## TASK DETAILS
Output the full material exactly as it appears here.

## RECORDED DATA
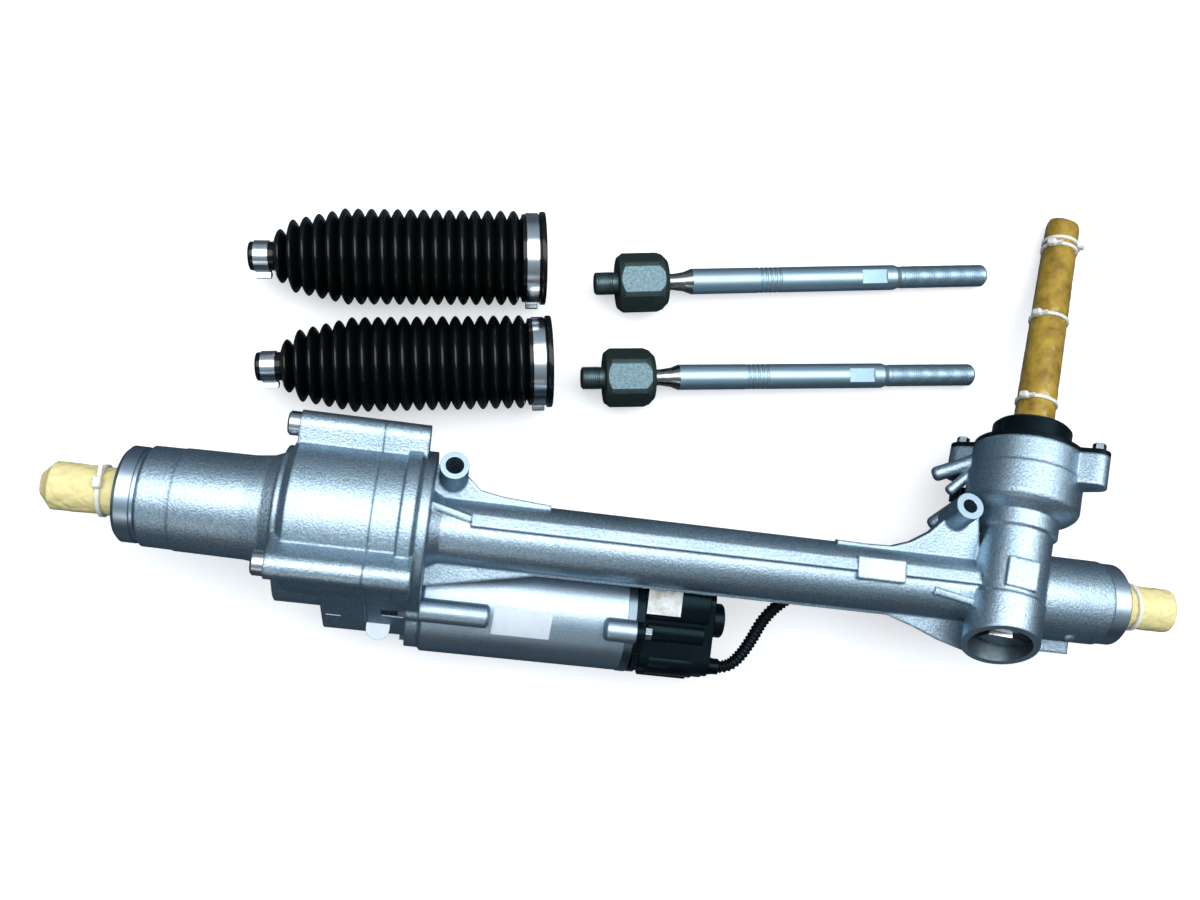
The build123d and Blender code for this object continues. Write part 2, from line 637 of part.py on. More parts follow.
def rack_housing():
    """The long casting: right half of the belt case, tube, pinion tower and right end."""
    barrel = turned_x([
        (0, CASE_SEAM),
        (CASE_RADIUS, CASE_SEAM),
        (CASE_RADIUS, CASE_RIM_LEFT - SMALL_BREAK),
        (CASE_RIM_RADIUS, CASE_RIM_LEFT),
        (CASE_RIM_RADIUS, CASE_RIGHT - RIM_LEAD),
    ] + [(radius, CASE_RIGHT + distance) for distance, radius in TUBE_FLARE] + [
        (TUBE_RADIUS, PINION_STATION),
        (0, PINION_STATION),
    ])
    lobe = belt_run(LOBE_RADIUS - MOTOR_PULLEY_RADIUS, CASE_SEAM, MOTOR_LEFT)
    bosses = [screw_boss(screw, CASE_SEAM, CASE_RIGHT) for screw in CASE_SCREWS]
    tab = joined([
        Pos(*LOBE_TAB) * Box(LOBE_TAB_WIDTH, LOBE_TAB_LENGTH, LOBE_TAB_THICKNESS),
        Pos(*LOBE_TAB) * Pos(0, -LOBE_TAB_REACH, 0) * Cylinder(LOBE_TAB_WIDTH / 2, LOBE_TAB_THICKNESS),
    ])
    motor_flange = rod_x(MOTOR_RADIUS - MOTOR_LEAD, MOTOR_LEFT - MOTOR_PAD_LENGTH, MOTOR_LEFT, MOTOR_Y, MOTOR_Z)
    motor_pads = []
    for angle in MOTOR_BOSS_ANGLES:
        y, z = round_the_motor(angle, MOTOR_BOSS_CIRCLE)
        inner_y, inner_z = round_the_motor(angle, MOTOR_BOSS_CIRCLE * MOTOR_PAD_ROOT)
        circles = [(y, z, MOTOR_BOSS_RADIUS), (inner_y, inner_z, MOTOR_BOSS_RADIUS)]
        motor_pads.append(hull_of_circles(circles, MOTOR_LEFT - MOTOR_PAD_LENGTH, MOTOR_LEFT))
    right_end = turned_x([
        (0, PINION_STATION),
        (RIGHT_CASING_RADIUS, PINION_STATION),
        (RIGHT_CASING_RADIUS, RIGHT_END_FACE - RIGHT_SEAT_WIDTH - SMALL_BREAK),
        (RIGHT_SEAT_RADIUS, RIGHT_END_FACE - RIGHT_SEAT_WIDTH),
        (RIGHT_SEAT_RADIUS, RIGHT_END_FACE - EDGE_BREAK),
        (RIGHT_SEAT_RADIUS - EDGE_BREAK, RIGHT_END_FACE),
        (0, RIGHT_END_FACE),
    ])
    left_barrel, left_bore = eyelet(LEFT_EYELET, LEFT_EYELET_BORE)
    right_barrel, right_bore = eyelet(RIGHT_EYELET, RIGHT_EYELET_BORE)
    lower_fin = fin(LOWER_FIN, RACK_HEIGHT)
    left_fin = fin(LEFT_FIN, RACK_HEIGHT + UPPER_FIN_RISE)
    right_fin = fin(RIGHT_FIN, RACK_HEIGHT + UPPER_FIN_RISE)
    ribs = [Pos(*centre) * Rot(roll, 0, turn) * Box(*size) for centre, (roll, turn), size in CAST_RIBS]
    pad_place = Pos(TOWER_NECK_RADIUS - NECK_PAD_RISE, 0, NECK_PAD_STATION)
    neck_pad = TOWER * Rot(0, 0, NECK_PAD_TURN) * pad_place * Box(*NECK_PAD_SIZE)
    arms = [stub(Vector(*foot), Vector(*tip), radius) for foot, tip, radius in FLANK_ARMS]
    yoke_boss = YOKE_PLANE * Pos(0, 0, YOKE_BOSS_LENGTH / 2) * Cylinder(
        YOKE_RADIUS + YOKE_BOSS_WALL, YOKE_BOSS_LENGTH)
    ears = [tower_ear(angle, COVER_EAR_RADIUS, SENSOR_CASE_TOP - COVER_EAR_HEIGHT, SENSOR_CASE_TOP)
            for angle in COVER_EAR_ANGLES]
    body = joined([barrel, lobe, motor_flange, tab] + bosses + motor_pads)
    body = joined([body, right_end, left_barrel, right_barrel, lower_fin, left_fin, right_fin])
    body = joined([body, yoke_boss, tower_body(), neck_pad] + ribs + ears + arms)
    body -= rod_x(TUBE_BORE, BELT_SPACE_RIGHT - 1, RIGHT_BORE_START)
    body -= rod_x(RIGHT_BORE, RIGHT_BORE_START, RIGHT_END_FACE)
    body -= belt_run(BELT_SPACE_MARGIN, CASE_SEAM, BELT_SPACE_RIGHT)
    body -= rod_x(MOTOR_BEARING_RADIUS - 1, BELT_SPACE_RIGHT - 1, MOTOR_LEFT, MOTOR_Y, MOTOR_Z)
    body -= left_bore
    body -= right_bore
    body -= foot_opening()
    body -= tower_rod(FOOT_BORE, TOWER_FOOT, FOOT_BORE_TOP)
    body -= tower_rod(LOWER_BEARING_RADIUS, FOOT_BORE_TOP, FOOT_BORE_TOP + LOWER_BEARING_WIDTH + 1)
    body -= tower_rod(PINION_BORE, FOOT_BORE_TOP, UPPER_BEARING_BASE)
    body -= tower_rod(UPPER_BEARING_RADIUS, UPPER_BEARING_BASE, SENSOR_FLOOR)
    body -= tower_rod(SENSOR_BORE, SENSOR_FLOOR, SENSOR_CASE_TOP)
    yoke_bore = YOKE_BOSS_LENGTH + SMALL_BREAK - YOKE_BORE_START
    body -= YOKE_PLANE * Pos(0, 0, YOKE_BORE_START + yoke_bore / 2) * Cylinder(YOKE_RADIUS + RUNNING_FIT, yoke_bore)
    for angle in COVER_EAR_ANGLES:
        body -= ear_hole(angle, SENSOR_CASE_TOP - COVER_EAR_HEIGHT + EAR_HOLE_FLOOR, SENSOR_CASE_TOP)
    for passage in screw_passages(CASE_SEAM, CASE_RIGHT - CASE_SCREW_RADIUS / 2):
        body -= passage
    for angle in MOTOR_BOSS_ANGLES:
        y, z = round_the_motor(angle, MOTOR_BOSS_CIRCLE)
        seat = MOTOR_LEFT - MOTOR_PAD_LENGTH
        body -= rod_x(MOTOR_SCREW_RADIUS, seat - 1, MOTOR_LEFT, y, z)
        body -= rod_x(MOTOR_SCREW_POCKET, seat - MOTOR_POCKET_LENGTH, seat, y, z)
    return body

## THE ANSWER
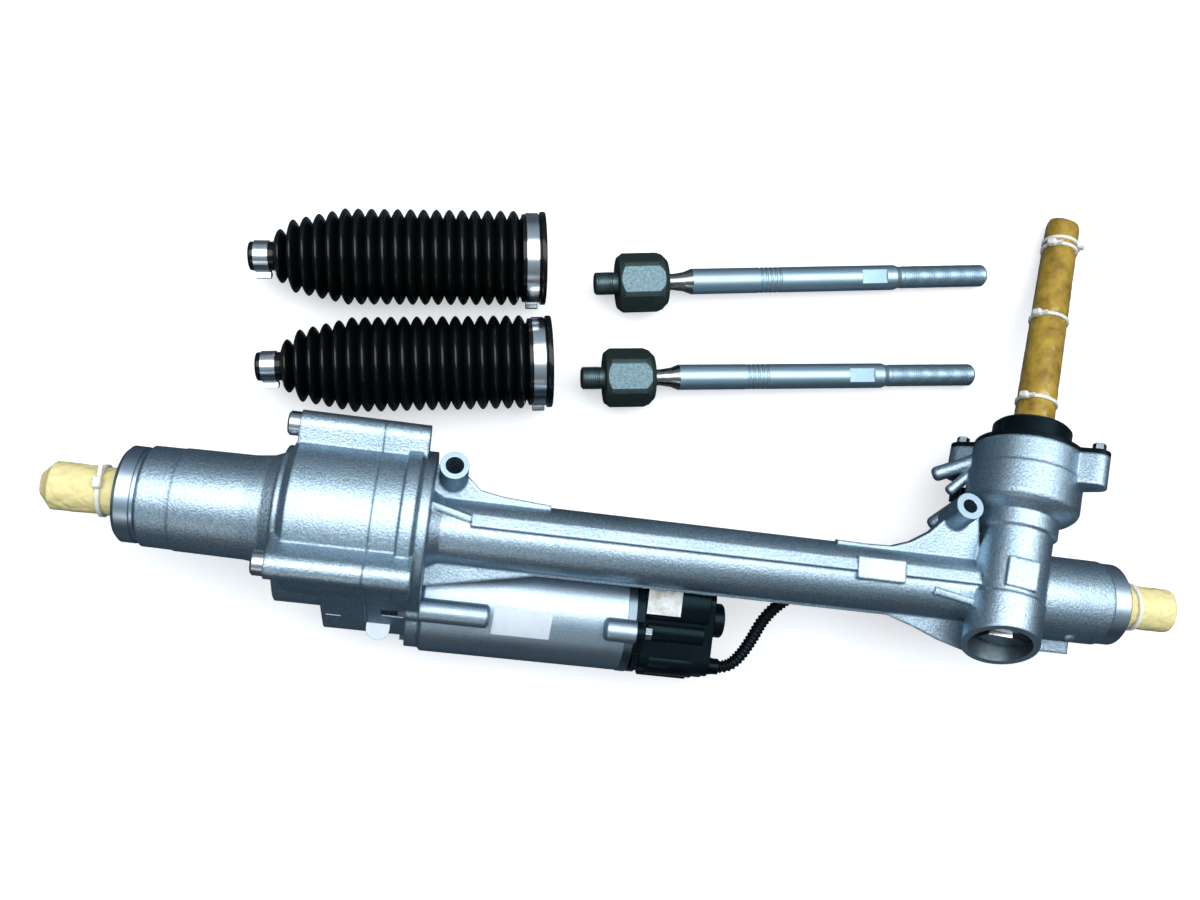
The build123d and Blender code for this object continues. Write part 2, from line 637 of part.py on. More parts follow.
def rack_housing():
    """The long casting: right half of the belt case, tube, pinion tower and right end."""
    barrel = turned_x([
        (0, CASE_SEAM),
        (CASE_RADIUS, CASE_SEAM),
        (CASE_RADIUS, CASE_RIM_LEFT - SMALL_BREAK),
        (CASE_RIM_RADIUS, CASE_RIM_LEFT),
        (CASE_RIM_RADIUS, CASE_RIGHT - RIM_LEAD),
    ] + [(radius, CASE_RIGHT + distance) for distance, radius in TUBE_FLARE] + [
        (TUBE_RADIUS, PINION_STATION),
        (0, PINION_STATION),
    ])
    lobe = belt_run(LOBE_RADIUS - MOTOR_PULLEY_RADIUS, CASE_SEAM, MOTOR_LEFT)
    bosses = [screw_boss(screw, CASE_SEAM, CASE_RIGHT) for screw in CASE_SCREWS]
    tab = joined([
        Pos(*LOBE_TAB) * Box(LOBE_TAB_WIDTH, LOBE_TAB_LENGTH, LOBE_TAB_THICKNESS),
        Pos(*LOBE_TAB) * Pos(0, -LOBE_TAB_REACH, 0) * Cylinder(LOBE_TAB_WIDTH / 2, LOBE_TAB_THICKNESS),
    ])
    motor_flange = rod_x(MOTOR_RADIUS - MOTOR_LEAD, MOTOR_LEFT - MOTOR_PAD_LENGTH, MOTOR_LEFT, MOTOR_Y, MOTOR_Z)
    motor_pads = []
    for angle in MOTOR_BOSS_ANGLES:
        y, z = round_the_motor(angle, MOTOR_BOSS_CIRCLE)
        inner_y, inner_z = round_the_motor(angle, MOTOR_BOSS_CIRCLE * MOTOR_PAD_ROOT)
        circles = [(y, z, MOTOR_BOSS_RADIUS), (inner_y, inner_z, MOTOR_BOSS_RADIUS)]
        motor_pads.append(hull_of_circles(circles, MOTOR_LEFT - MOTOR_PAD_LENGTH, MOTOR_LEFT))
    right_end = turned_x([
        (0, PINION_STATION),
        (RIGHT_CASING_RADIUS, PINION_STATION),
        (RIGHT_CASING_RADIUS, RIGHT_END_FACE - RIGHT_SEAT_WIDTH - SMALL_BREAK),
        (RIGHT_SEAT_RADIUS, RIGHT_END_FACE - RIGHT_SEAT_WIDTH),
        (RIGHT_SEAT_RADIUS, RIGHT_END_FACE - EDGE_BREAK),
        (RIGHT_SEAT_RADIUS - EDGE_BREAK, RIGHT_END_FACE),
        (0, RIGHT_END_FACE),
    ])
    left_barrel, left_bore = eyelet(LEFT_EYELET, LEFT_EYELET_BORE)
    right_barrel, right_bore = eyelet(RIGHT_EYELET, RIGHT_EYELET_BORE)
    lower_fin = fin(LOWER_FIN, RACK_HEIGHT)
    left_fin = fin(LEFT_FIN, RACK_HEIGHT + UPPER_FIN_RISE)
    right_fin = fin(RIGHT_FIN, RACK_HEIGHT + UPPER_FIN_RISE)
    ribs = [Pos(*centre) * Rot(roll, 0, turn) * Box(*size) for centre, (roll, turn), size in CAST_RIBS]
    pad_place = Pos(TOWER_NECK_RADIUS - NECK_PAD_RISE, 0, NECK_PAD_STATION)
    neck_pad = TOWER * Rot(0, 0, NECK_PAD_TURN) * pad_place * Box(*NECK_PAD_SIZE)
    arms = [stub(Vector(*foot), Vector(*tip), radius) for foot, tip, radius in FLANK_ARMS]
    yoke_boss = YOKE_PLANE * Pos(0, 0, YOKE_BOSS_LENGTH / 2) * Cylinder(
        YOKE_RADIUS + YOKE_BOSS_WALL, YOKE_BOSS_LENGTH)
    ears = [tower_ear(angle, COVER_EAR_RADIUS, SENSOR_CASE_TOP - COVER_EAR_HEIGHT, SENSOR_CASE_TOP)
            for angle in COVER_EAR_ANGLES]
    body = joined([barrel, lobe, motor_flange, tab] + bosses + motor_pads)
    body = joined([body, right_end, left_barrel, right_barrel, lower_fin, left_fin, right_fin])
    body = joined([body, yoke_boss, tower_body(), neck_pad] + ribs + ears + arms)
    body -= rod_x(TUBE_BORE, BELT_SPACE_RIGHT - 1, RIGHT_BORE_START)
    body -= rod_x(RIGHT_BORE, RIGHT_BORE_START, RIGHT_END_FACE)
    body -= belt_run(BELT_SPACE_MARGIN, CASE_SEAM, BELT_SPACE_RIGHT)
    body -= rod_x(MOTOR_BEARING_RADIUS - 1, BELT_SPACE_RIGHT - 1, MOTOR_LEFT, MOTOR_Y, MOTOR_Z)
    body -= left_bore
    body -= right_bore
    body -= foot_opening()
    body -= tower_rod(FOOT_BORE, TOWER_FOOT, FOOT_BORE_TOP)
    body -= tower_rod(LOWER_BEARING_RADIUS, FOOT_BORE_TOP, FOOT_BORE_TOP + LOWER_BEARING_WIDTH + 1)
    body -= tower_rod(PINION_BORE, FOOT_BORE_TOP, UPPER_BEARING_BASE)
    body -= tower_rod(UPPER_BEARING_RADIUS, UPPER_BEARING_BASE, SENSOR_FLOOR)
    body -= tower_rod(SENSOR_BORE, SENSOR_FLOOR, SENSOR_CASE_TOP)
    yoke_bore = YOKE_BOSS_LENGTH + SMALL_BREAK - YOKE_BORE_START
    body -= YOKE_PLANE * Pos(0, 0, YOKE_BORE_START + yoke_bore / 2) * Cylinder(YOKE_RADIUS + RUNNING_FIT, yoke_bore)
    for angle in COVER_EAR_ANGLES:
        body -= ear_hole(angle, SENSOR_CASE_TOP - COVER_EAR_HEIGHT + EAR_HOLE_FLOOR, SENSOR_CASE_TOP)
    for passage in screw_passages(CASE_SEAM, CASE_RIGHT - CASE_SCREW_RADIUS / 2):
        body -= passage
    for angle in MOTOR_BOSS_ANGLES:
        y, z = round_the_motor(angle, MOTOR_BOSS_CIRCLE)
        seat = MOTOR_LEFT - MOTOR_PAD_LENGTH
        body -= rod_x(MOTOR_SCREW_RADIUS, seat - 1, MOTOR_LEFT, y, z)
        body -= rod_x(MOTOR_SCREW_POCKET, seat - MOTOR_POCKET_LENGTH, seat, y, z)
    return body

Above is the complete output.